Thriving vs. Surviving: Lessons From Small AFSLs

Running your own AFSL is a milestone that brings independence, flexibility, and the chance to shape your business on your own terms. At the same time, small licensees face unique challenges: balancing compliance obligations, managing business operations, and maintaining focus on clients can be demanding.

Across the industry, clear trends are emerging. Some small AFSLs operate smoothly and sustainably, while others find it harder to keep pace with regulatory requirements and day-to-day pressures. Observing these differences provides important lessons for anyone navigating this space — insights that go beyond compliance checklists or business strategy alone.

1. Mindset: Survival Mode vs Growth Thinking

Licensees in survival mode often operate reactively, consumed by the next ASIC requirement or audit deadline. This approach can create ongoing stress and leave the business vulnerable to mistakes.

By contrast, thriving licensees deliberately carve out time to review both compliance obligations and business priorities. They plan ahead, ensuring that regulatory requirements are met without dominating the practice. Systems — whether through technology, frameworks, or external support — allow more capacity for reflection, client engagement, and measured growth.

It’s not about avoiding challenges; it’s about not letting them dictate the pace of the business.

2. Resources: Lone Operators vs Leveraged Support

Running a small AFSL often comes with a strong sense of personal accountability, particularly for Responsible Managers. For sole practitioners, this responsibility can feel isolating.

Thriving licensees recognise that seeking support is not a weakness. Trusted consultants, peer networks, or selective outsourcing allow the RM to focus on oversight and decision-making rather than getting buried in operational tasks. Using external expertise doesn’t diminish responsibility — it preserves capacity and helps maintain resilience.

3. Compliance: Tick-the-Box vs Embedded Frameworks

Compliance can feel like a series of administrative tasks: updating policies, completing training, and maintaining registers. But small licensees who only do this when prompted often discover cracks when processes aren’t actively reviewed.

Thriving licensees embed compliance into everyday operations. Breach registers, training logs, and governance processes aren’t just maintained; they’re reviewed and tested regularly. This approach provides confidence and ensures that when ASIC requirements shift, or audits occur, the business can respond smoothly and with clarity.

4. Financial Sustainability: Minimum Viability vs Deliberate Planning

Small licensees face ongoing cost pressures — PI insurance, audits, IT, and compliance frameworks all add up. Practices that focus only on short-term survival may manage, but they often have little buffer for unexpected events.

Thriving licensees approach financial sustainability deliberately. They regularly assess client profitability, margins, and operational costs. This allows them to build buffer capacity and make strategic decisions that support the business’s long-term viability. Thoughtful financial planning ensures the licensee isn’t just meeting obligations today but can continue to operate effectively for years to come.

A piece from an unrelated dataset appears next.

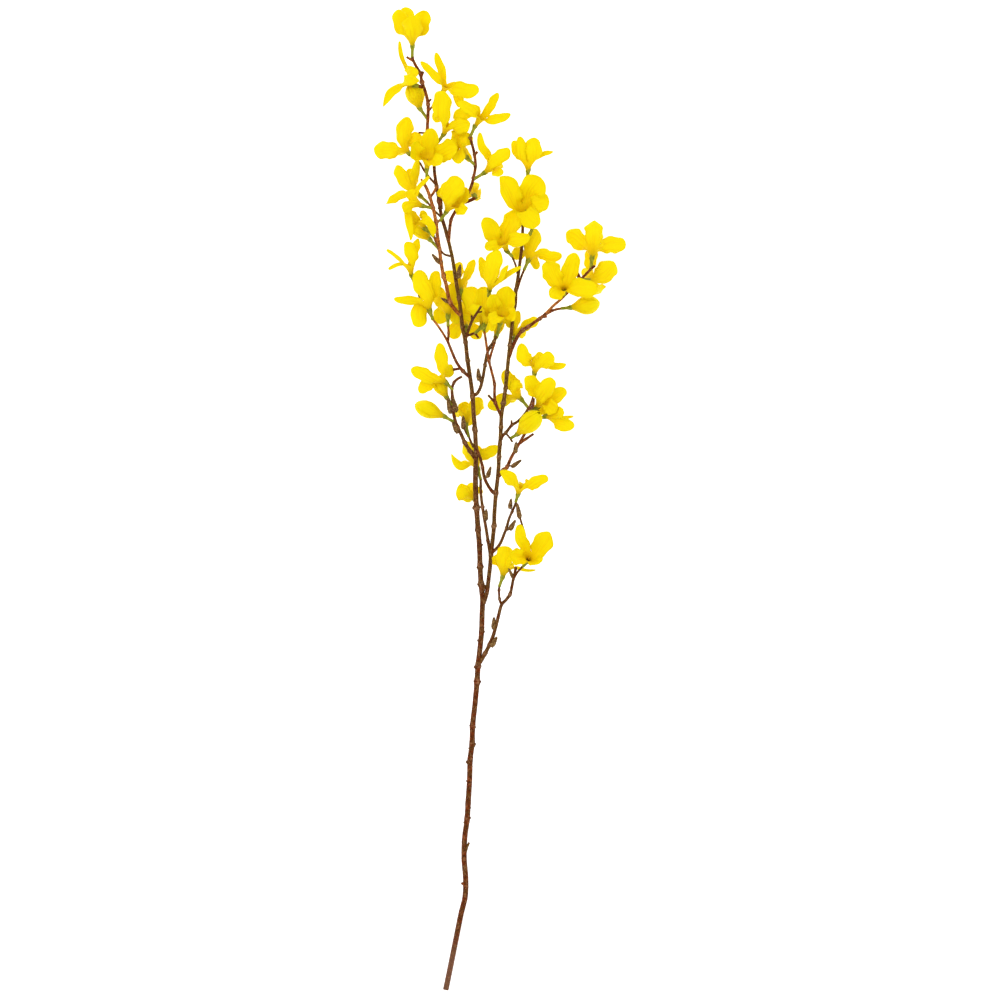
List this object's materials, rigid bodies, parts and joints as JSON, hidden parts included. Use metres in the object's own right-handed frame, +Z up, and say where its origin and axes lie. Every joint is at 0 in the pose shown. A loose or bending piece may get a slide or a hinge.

5. Connection: Isolation vs Industry Engagement

Isolation is a common challenge in small licensee operations. Without a broader team or peer group, Responsible Managers can feel disconnected from industry developments, professional networks, or shared learning opportunities.

Licensees who thrive actively engage with peers, professional associations, and forums. These connections provide access to insights, collaborative problem-solving, and a sense of perspective. Engagement is a subtle but significant factor in resilience, helping licensees adapt to regulatory and market pressures more effectively.

Why These Approaches Matter

Observing small AFSLs in 2025 shows that thriving isn’t about size, resources, or working harder — it’s about approach, mindset, and context. Thriving licensees demonstrate that success is less about ticking boxes and more about how they operate day to day.

These approaches matter because they illustrate what makes a small licensee sustainable: the ability to balance regulatory obligations with operational realities, the agility to adapt to change, and the resilience to manage limited resources effectively. Recognising these approaches helps licensees reflect on their own practice — not to follow a formula, but to understand the levers that influence both stress and sustainability.

Small AFSLs have inherent advantages: agility, flexibility, and the capacity to make decisions quickly. Those who leverage these advantages while maintaining strong frameworks and support structures are more likely to thrive in the long term, rather than simply surviving regulatory and operational pressures.

Final Thought

The line between thriving and surviving is subtle but real. Observing how small AFSLs operate today provides insight into the choices and approaches that support resilience, confidence, and sustainability. Thoughtful planning, embedded compliance, strategic support, and engagement with peers aren’t just nice-to-haves — they shape how licensees experience running their business and influence whether it feels sustainable, manageable, and rewarding.

Being a small licensee doesn’t have to mean constant pressure. With deliberate approaches and a focus on resilience, small AFSLs can navigate regulatory demands confidently, run effective businesses, and continue to serve clients in meaningful ways.